Professor Subotnik’s article addresses just this debate in the contemporary context of extended copyright terms and copyright heirs’ legal rights and obligations. This article couldn’t be more timely given concerns raised over the estates of Harper Lee and Prince. Both Harper Lee and Prince intentionally left work unpublished, work that contemporary audiences would love to read and hear. Harper Lee’s agent and lawyer in control of Lee’s finances for some time published the work under suspicious circumstances. The book received negative reviews and arguably affected Harper Lee’s literary reputation, although it certainly enriched her heirs. Many recordings in Prince’s musical estate remain unreleased as his heirs debate what to do. How should copyright law resolve these tensions?

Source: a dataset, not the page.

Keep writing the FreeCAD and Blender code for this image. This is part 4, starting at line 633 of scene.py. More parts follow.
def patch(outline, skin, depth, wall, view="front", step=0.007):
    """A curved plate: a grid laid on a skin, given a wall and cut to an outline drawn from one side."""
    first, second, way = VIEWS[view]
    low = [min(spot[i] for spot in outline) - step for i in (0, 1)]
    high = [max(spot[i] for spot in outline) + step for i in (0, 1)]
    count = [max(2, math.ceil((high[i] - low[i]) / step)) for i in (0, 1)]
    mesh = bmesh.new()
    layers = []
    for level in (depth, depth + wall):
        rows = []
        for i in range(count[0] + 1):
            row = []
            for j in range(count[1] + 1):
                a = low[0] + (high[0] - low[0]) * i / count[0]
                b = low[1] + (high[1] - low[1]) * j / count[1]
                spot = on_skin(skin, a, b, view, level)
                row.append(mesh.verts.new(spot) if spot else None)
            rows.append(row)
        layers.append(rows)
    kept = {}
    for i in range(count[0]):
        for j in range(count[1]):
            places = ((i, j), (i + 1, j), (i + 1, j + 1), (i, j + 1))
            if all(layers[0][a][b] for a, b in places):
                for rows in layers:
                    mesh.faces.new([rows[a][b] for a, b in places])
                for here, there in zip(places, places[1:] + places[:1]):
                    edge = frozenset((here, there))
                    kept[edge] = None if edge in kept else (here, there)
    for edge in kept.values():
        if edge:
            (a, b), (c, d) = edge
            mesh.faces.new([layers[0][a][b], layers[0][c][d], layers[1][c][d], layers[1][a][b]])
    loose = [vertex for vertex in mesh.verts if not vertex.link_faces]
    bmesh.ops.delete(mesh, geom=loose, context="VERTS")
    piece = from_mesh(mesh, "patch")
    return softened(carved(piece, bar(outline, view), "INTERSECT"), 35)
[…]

Professor Subotnik’s contribution introduces to the intellectual property literature the rich debate in trusts and estates law concerning “dead hand control” of assets through trust instruments and fiduciary relations. In trusts and estates law, this debate has long raged: how much can grantors of property control its use after their deaths, especially in light of changing circumstances, both societal and personal?
For someone (like me) who knows next to nothing about trusts and estates law, but regularly follows developments in copyright law, the article is informative and provocative. The article does not propose a balancing test, but rather a rule. Professor Subotnik argues that enforceability of post-mortem instructions over copyrighted work should be guided by federal copyright policy, which favors the living, even if that means overriding the author’s wishes. She makes an especially strong case for this rule “where [the] authors seek to bar entire categories of uses of their works and where … enforcement [of post-mortem instructions] is … not needed to protect against the premature destruction of the work by the author.” This rule would arguably support the publication of Harper Lee’s prequel to To Kill a Mockingbird and of Prince’s unreleased recordings, despite the sequestration of both during the authors’ lifetimes.

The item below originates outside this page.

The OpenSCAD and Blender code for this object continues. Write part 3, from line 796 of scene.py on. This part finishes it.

Subotnik’s article proceeds in three parts. It begins by recounting the diverse ways authors control their work through their heirs, by means of formal mechanisms (residuary gifts, wills, and trusts) and informal mechanisms (leading by example and discussions with the living). This part is full of engaging accounts from various authors’ estates as Professor Subotnik digs into the literary history and details of famous authors.
Animating this first part is a photograph of the will of Beastie Boys’ Adam Yauch, displaying his hand-written directive that “in no event may my image or name or any music or any artistic property created by me be used for advertising purposes.” A year after Yauch’s death, the remaining Beastie Boys invoked this directive to enjoin the toymaker Goldiblox from using the 1987 Beastie Boys song “Girls” in an advertisement that celebrated young girls as aspiring engineers. The toymaker altered the lyrics of the song to describe the company’s mission (“Girls to build a spaceship / Girls to code the new app / Girls to grow up knowing / That they can engineer that”).

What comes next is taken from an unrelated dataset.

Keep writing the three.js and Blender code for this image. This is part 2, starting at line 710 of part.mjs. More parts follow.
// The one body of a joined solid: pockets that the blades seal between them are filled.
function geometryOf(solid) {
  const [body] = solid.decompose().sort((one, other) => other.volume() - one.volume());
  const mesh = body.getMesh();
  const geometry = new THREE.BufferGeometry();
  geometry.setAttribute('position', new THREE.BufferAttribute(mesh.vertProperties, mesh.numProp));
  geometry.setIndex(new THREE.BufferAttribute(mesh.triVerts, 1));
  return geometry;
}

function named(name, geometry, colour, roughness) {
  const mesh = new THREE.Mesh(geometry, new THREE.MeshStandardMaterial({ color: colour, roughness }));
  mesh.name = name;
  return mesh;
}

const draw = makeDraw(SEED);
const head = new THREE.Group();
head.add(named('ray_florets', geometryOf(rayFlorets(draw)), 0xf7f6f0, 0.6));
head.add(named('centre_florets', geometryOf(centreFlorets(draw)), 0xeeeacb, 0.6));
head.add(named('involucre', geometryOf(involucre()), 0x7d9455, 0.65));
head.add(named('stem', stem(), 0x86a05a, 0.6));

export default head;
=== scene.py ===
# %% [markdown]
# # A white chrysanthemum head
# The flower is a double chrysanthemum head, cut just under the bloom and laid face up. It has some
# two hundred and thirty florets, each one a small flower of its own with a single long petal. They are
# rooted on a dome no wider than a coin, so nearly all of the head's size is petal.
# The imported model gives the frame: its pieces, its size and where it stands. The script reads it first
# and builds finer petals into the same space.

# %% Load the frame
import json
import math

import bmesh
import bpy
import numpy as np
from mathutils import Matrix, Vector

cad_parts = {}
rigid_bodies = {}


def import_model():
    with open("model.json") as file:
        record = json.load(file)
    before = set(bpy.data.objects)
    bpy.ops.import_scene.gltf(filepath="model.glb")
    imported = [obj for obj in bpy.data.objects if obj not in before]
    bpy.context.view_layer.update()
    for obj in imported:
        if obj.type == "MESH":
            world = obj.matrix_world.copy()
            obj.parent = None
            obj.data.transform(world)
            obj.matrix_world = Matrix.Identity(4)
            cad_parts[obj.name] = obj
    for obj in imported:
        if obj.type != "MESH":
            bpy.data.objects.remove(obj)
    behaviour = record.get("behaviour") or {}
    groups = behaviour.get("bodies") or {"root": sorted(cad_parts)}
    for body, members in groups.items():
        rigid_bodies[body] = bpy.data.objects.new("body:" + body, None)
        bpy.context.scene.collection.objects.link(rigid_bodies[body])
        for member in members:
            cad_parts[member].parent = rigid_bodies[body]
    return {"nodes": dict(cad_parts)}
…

Surely, this kind of social commentary and transformation of “Girls” is fair use under copyright law (the 1994 Supreme Court case of Campbell v. Acuff Rose strongly suggests as much). And yet because of Yauch’s will, and the devoted heirs of Yauch’s musical copyrights, the lawsuit persisted until Goldiblox withdrew the commercial. Is this what someone like Yauch intended? The legal and ethical ambiguity surrounding such instructions, in light of copyright’s purposes of promoting cultural conversations consistent with First Amendment principles, leads us inevitably to a discussion of what to do.
In the second part of the paper, Subotnik discusses the debates within trusts and estates law about the proper extent of dead-hand control. Arguments for control include natural law, incentivizing wealth accumulation, promoting industry and productivity, self-expression and personal satisfaction, and reinforcing essential relationships. These mirror arguments from an author-centered view of copyright, contending that moral rights, personal control, and private incentives are critical to the making and dissemination of creative work.
Arguments in favor of diminishing post-mortem control include changed circumstances, intergenerational equity, imperfect information, negative externalities, and the welfare of the beneficiaries. These arguments reflect concerns in copyright doctrine (and in intellectual property doctrine generally) that dead-hand control not fetter IP’s mission of enriching science and art for the benefit of society and the public domain. Authors’ rights are an intermediary step and can be trumped by the ultimate goal of society-wide human flourishing.
Subotnik concludes by embracing the “benefit the beneficiaries” rule, highlighting the policy of benefiting the living in both trust and intellectual property law. Subotnik persuasively argues that living decision-makers should be given more deference to manage artistic assets. If our concern is whether the work will be read, viewed, or put in contexts in which it can be maximally appreciated – all copyright interests to be sure – “[t]here is no reason to think that a dead author is in a better position to track a work’s success in the marketplace and ensure its place in history than are the living.”
And when the author’s wishes were to restrain use of the work – quashing its enjoyment by audiences as well as its financial benefits for heirs – post-mortem instructions are antithetical to copyright interests of dissemination and cultural progress. “[Indeed] an author’s stringent controls on access and use of copyrighted materials can sound a death knell for a work” if not also an author’s continued literary existence. And so Professor Subotnik puts a thumb on the scale for heirs to override authorial control.
Subotnik provides one caveat, however: when there is a risk that artists will destroy works before their deaths out of fear their heirs won’t shepherd the work as desired, following post-mortem instructions makes better sense. Because society has an interest in preserving work – unpublished or published, personal documents of all sorts (letters and journals) – dead-hand guided preservation, which could last up to 70 years after death, is better than the alternative. Given that the public interest never dies, but authors do, I applaud this conclusion. Eventually the work will enter the public domain, and then dead-hand control ends.
Of course, control by heirs (as opposed to dead authors) is not necessarily in the public interest. But by favoring freer use by the living, Professor Subotnik refers to living successors as well as living audiences and fair users. Indeed, this article ably engages various interdisciplinary dimensions (of literary studies, trusts and estates, and intellectual property) relying on important prior work by Deven Desai, Ray Madoff, and Robert Spoo, whose scholarship grounds these debates in the public interest and social welfare. Subotnik’s contribution enriches these debates and should guide future policy in this area.